In the affected counties, the terms of trade have become increasingly unfavourable for livestock keepers, as prices of staple foods are rising, while a flood of weakened sheep, goats and cows onto local markets has brought down livestock prices.
To ensure livestock markets remain functional throughout the dry season in 2017, FAO is training local officials in better managing livestock markets `cin addition to providing feed, water and veterinary support.
After two poor rainy seasons this year, Somalia is in a countrywide state of drought emergency, ranging from moderate to extreme. As a result, the Gu cereal harvest – from April to June – was 50 percent below average, and prospects for the October-December Deyr season are very grim.
To make matters worse, the country’s driest season – the Jilaal that begins in January- is expected to be even harsher than usual, which means Somali famers are unlikely to get a break anytime soon.
All indications are that crop farmers are already facing a second consecutive season with poor harvest. Pastoralists, meanwhile, are struggling to provide food for both their families and livestock, as pasture and water for grazing their animals are becoming poorer and scarcer by the day – in the south, pasture availability is the lowest it has been in the past five years.
Some five million Somalis are food insecure through December 2016. This includes 1.1 million people in Crisis and Emergency conditions of food insecurity (Phases 3 and 4 on the five-tier IPC scale used by humanitarian agencies). This is a 20 percent increase in just six months.
The latest analysis forecasts that the number of people in Crisis and Emergency conditions of food insecurity may further rise by more than a quarter of a million people between February and May 2017. Similar conditions in 2011 have resulted in famine and loss of lives, and therefore early action is urgently needed to avoid a repeat.
FAO calls on resource partners to urgently scale up assistance in rural areas, in the form of cash relief, emergency livestock support and agricultural inputs to plant in the April Gu season.
If farmers cannot plant during Gu – which traditionally produces 60 percent of the country’s annual cereal output — they will be left without another major harvest until 2018.
Farming families in Ethiopia, meanwhile, are extremely vulnerable as they have not been able to recover from the 2015 El Nino-induced drought. Some 5.6 million people remain food insecure, while millions more depend on livestock herds that need to be protected and treated to improve milk and meat production. Here, too, better access to feed and water is critical.
The crop situation is relatively stable after the country completed the most widespread emergency seed distribution in Ethiopia’s history. FAO and more than 25 NGOs and agencies reached 1.5 million households with drought-resistant seeds.

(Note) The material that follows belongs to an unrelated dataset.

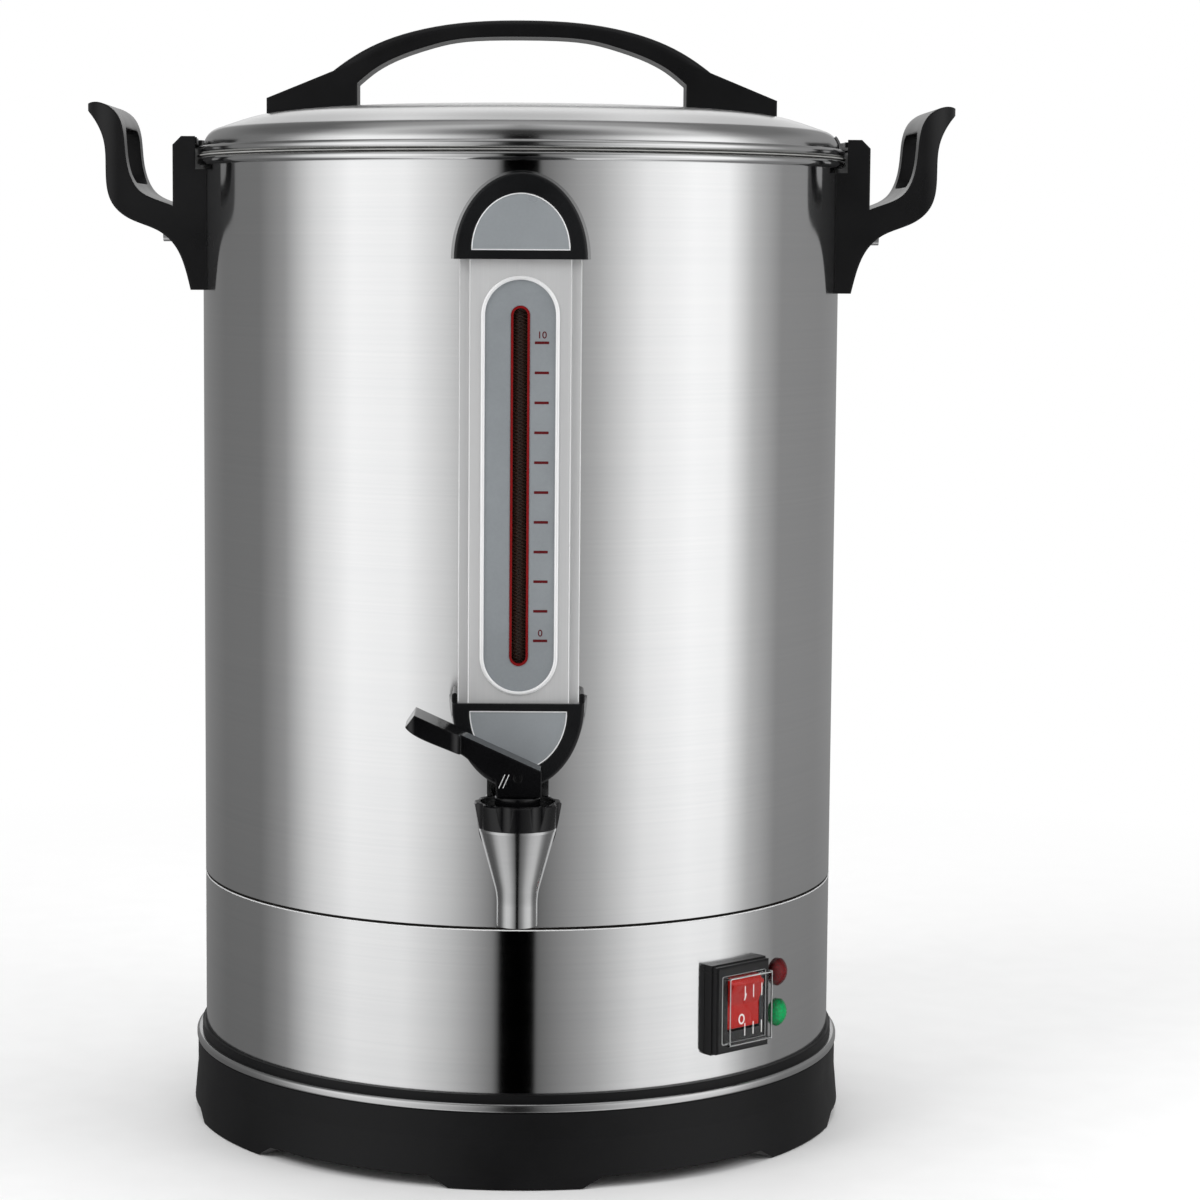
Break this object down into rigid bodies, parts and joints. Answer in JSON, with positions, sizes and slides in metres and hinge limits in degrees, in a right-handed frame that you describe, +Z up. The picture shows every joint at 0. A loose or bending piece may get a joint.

As a result of enabling farming families to grow their own food, the government and humanitarian community saved close to $1 billion in emergency aid, underlining that investing in farmers is not only the right thing to do but also the most cost-efficient.

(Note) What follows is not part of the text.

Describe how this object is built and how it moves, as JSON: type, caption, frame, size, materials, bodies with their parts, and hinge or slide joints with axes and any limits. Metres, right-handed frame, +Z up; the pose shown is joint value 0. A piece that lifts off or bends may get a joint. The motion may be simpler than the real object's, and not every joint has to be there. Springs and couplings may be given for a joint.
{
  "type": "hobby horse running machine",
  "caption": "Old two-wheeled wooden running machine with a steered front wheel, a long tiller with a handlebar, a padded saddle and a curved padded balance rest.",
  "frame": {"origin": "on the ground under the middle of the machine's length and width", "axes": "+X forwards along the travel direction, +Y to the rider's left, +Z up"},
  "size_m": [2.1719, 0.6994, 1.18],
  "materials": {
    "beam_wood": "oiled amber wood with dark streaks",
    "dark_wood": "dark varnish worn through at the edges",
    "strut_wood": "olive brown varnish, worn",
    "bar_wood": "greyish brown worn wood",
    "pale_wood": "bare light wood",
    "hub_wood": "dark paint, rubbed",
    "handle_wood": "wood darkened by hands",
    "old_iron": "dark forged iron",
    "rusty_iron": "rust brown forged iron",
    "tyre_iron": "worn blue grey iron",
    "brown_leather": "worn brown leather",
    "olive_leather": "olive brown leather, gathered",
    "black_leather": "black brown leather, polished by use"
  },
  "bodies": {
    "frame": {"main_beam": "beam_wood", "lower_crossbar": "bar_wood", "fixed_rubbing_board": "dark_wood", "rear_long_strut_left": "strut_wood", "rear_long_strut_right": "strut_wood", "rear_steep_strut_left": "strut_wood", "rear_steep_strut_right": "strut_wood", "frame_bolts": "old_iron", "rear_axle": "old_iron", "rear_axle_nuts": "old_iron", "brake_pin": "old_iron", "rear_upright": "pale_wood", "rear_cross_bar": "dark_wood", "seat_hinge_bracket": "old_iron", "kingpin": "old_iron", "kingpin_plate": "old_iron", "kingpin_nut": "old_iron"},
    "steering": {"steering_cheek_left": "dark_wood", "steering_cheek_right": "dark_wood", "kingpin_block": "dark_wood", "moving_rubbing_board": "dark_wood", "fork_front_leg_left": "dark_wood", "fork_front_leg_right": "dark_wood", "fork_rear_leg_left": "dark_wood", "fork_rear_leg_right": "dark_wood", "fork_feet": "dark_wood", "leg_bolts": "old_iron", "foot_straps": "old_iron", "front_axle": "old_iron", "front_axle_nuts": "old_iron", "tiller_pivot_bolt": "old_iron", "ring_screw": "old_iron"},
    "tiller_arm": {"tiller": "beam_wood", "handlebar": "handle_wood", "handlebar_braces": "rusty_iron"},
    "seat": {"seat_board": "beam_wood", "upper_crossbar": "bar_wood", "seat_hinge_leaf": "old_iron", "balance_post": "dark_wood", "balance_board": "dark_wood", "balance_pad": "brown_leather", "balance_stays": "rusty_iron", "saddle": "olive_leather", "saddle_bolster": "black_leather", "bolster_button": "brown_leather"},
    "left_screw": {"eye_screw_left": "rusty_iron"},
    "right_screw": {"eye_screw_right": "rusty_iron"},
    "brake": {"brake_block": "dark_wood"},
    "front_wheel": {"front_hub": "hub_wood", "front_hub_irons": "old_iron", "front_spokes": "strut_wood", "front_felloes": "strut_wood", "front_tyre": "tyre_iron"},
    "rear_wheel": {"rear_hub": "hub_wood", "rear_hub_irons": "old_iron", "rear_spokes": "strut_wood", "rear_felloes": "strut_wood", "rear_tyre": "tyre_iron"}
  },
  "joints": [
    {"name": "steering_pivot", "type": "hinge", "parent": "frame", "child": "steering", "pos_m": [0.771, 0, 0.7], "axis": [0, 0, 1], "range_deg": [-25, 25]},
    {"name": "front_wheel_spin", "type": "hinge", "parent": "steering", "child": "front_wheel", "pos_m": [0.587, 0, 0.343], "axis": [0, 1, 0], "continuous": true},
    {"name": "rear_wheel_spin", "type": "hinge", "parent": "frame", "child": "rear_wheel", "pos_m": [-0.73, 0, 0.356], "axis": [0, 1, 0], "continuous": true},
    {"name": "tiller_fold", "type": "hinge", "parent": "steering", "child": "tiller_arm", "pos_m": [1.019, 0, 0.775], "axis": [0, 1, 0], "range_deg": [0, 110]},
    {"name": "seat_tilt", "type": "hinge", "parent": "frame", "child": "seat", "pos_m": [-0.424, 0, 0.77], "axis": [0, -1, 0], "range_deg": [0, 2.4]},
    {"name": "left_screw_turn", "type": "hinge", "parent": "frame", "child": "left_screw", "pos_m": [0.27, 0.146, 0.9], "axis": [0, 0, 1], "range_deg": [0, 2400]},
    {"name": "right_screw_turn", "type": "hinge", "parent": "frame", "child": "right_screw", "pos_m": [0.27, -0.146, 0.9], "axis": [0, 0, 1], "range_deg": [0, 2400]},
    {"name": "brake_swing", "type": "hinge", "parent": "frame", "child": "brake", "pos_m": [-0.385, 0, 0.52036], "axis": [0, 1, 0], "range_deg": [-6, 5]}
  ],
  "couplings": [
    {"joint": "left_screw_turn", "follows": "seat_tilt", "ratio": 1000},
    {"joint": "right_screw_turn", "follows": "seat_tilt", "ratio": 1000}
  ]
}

Somalia and Kenya are among the first countries benefiting from FAO’s new Early Warning Early Action Fund (EWEA). The fund ensures quick activation of emergency plans when there is a high likelihood of a disaster that would affect agriculture and people’s food and nutrition security.
The fund will be part of a larger Early Warning Early Action System that tracks climate data and earth imaging to determine what areas are at risk of an imminent shock and will benefit from early intervention.